__DATA SUPPLIED__:
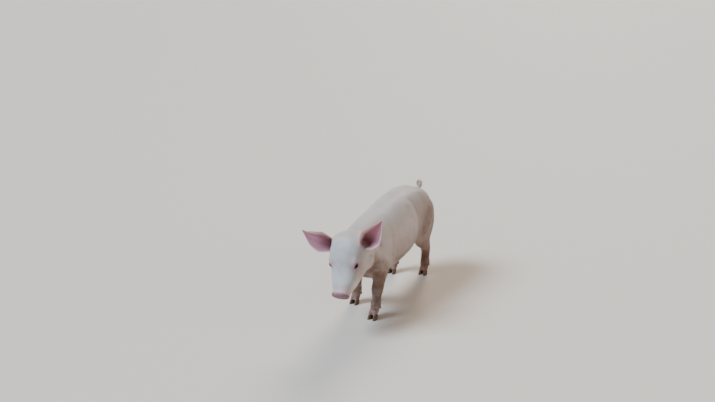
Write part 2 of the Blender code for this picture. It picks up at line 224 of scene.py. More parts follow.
def line_distance(points, line):
    """How far each point is from a bent line, and how far along the line its foot is, from 0 to 1."""
    line = np.array(line, float)
    ways = np.diff(line, axis=0)
    lengths = np.linalg.norm(ways, axis=1)
    starts = np.concatenate([[0], np.cumsum(lengths)])
    best = np.full(len(points), 1e9)
    along = np.zeros(len(points))
    for start, way, length, before in zip(line, ways, lengths, starts):
        t = np.clip((points - start) @ way / length**2, 0, 1)
        distance = np.linalg.norm(points - start - t[:, None] * way, axis=1)
        nearer = distance < best
        best[nearer] = distance[nearer]
        along[nearer] = (before + t * length)[nearer] / starts[-1]
    return best, along


def distances(points, place):
    """How far each point is from a place."""
    return np.linalg.norm(points - np.array(place), axis=1)


def nearest_distance(points, places):
    """How far each point is from the nearest of the places."""
    return np.min([distances(points, place) for place in places], axis=0)


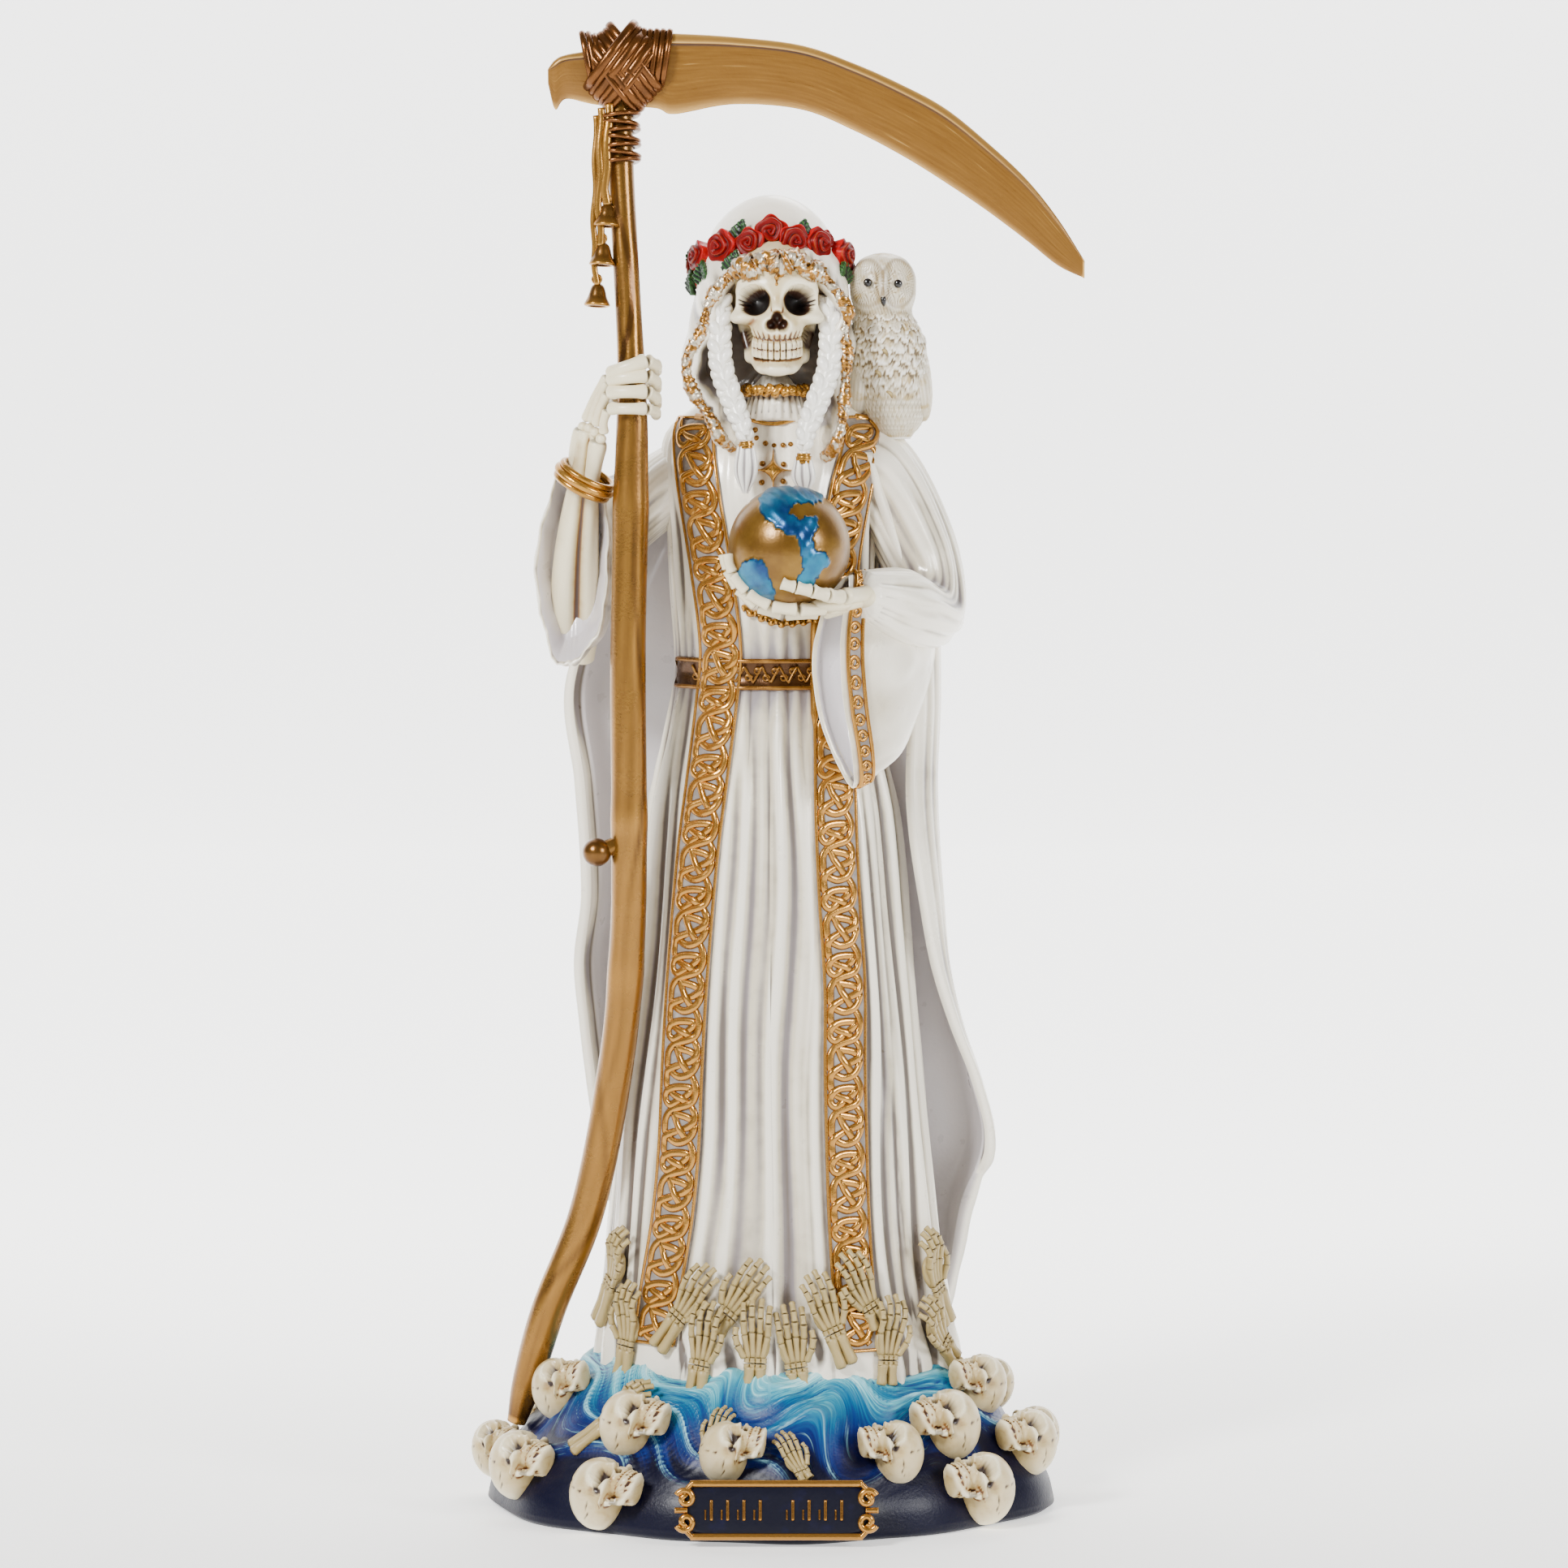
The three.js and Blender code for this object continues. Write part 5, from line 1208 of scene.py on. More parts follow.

__TO BE DONE__: Repeat every entry exactly, please.

__THE OUTPUT__:
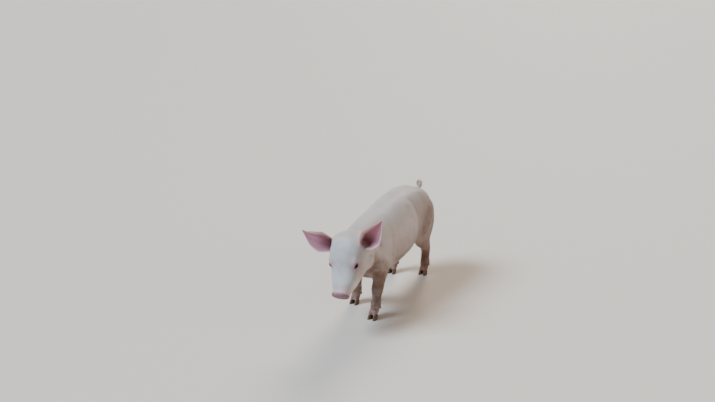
Write part 2 of the Blender code for this picture. It picks up at line 224 of scene.py. More parts follow.
def line_distance(points, line):
    """How far each point is from a bent line, and how far along the line its foot is, from 0 to 1."""
    line = np.array(line, float)
    ways = np.diff(line, axis=0)
    lengths = np.linalg.norm(ways, axis=1)
    starts = np.concatenate([[0], np.cumsum(lengths)])
    best = np.full(len(points), 1e9)
    along = np.zeros(len(points))
    for start, way, length, before in zip(line, ways, lengths, starts):
        t = np.clip((points - start) @ way / length**2, 0, 1)
        distance = np.linalg.norm(points - start - t[:, None] * way, axis=1)
        nearer = distance < best
        best[nearer] = distance[nearer]
        along[nearer] = (before + t * length)[nearer] / starts[-1]
    return best, along


def distances(points, place):
    """How far each point is from a place."""
    return np.linalg.norm(points - np.array(place), axis=1)


def nearest_distance(points, places):
    """How far each point is from the nearest of the places."""
    return np.min([distances(points, place) for place in places], axis=0)


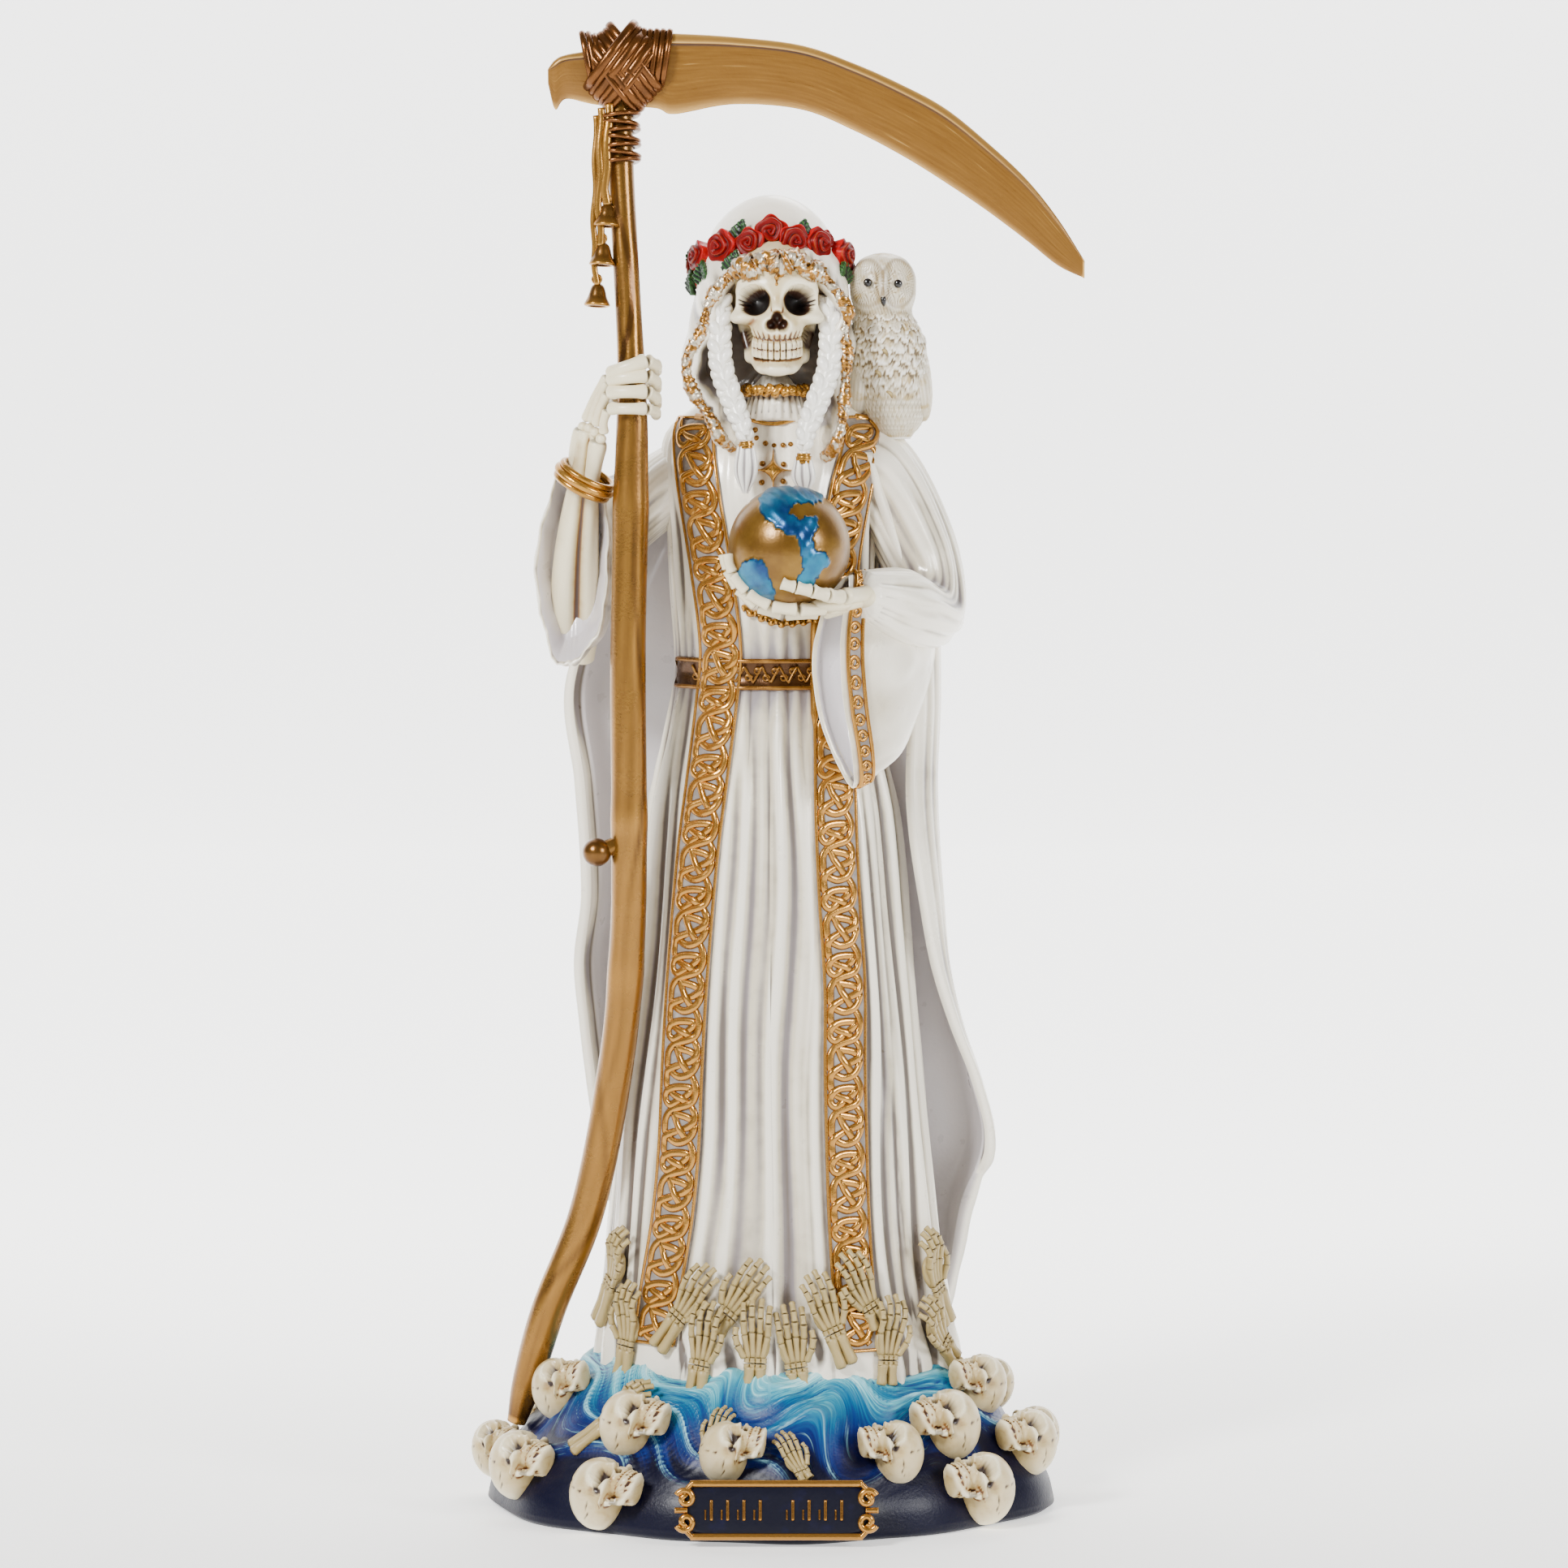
The three.js and Blender code for this object continues. Write part 5, from line 1208 of scene.py on. More parts follow.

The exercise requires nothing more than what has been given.